The Electro-Mechanical Energy Harvesting Configurations in Different Modes from Machine to Self-Powered Wearable Electronics

Recently, self-powered wearable electronics have gained interest among scientists globally because of the numerous configurations available for portable and small power devices. The current research explores the fabrication of flexible devices under the principle of piezo-electric transducers. The materials used in fabrication were versatile dielectric and electro-active silicone rubber (SR) and multiwalled carbon nanotubes (MWCNT). The tensile moduli of the MWCNT 5 parts per hundred rubber (phr) and unfilled samples are 2.034 and 0.711 MPa, respectively. Adding MWCNT up to 5 phr improved the voltage output of piezo-electric material under mechanical deformation. Energy-harvesting experiments showed that compressive specimens produced 3250% higher voltage output than tensile specimens for 5 phr samples during 30% of strain by machine. MWCNT-reinforced silicone rubber's voltage output was measured during different human motions, including finger and wrist bending of 0-90 deg and finger and leg pressing.
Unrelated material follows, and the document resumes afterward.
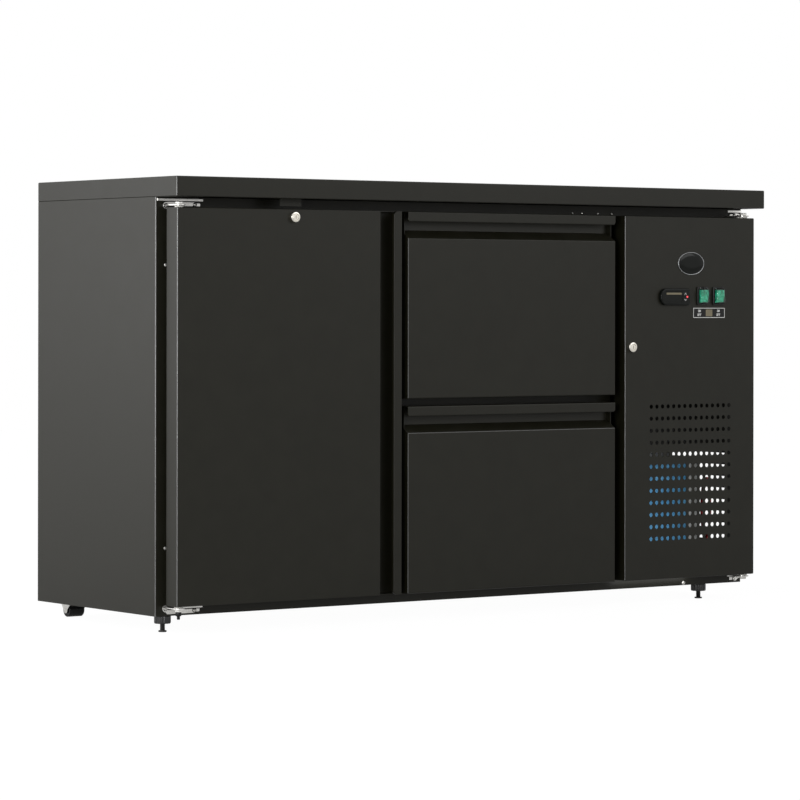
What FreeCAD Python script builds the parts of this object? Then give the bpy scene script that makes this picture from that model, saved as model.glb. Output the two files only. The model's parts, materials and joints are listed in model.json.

A higher voltage of similar to 8 mV is harvested from leg pressing than from other human movements and similar to 4 mV from finger pressing. Further research is needed to develop custom-built, flexible energy harvesters. Overall, these devices are suitable for powering portable devices because of their self-powering ability and can replace batteries in devices like calculators or smartwatches.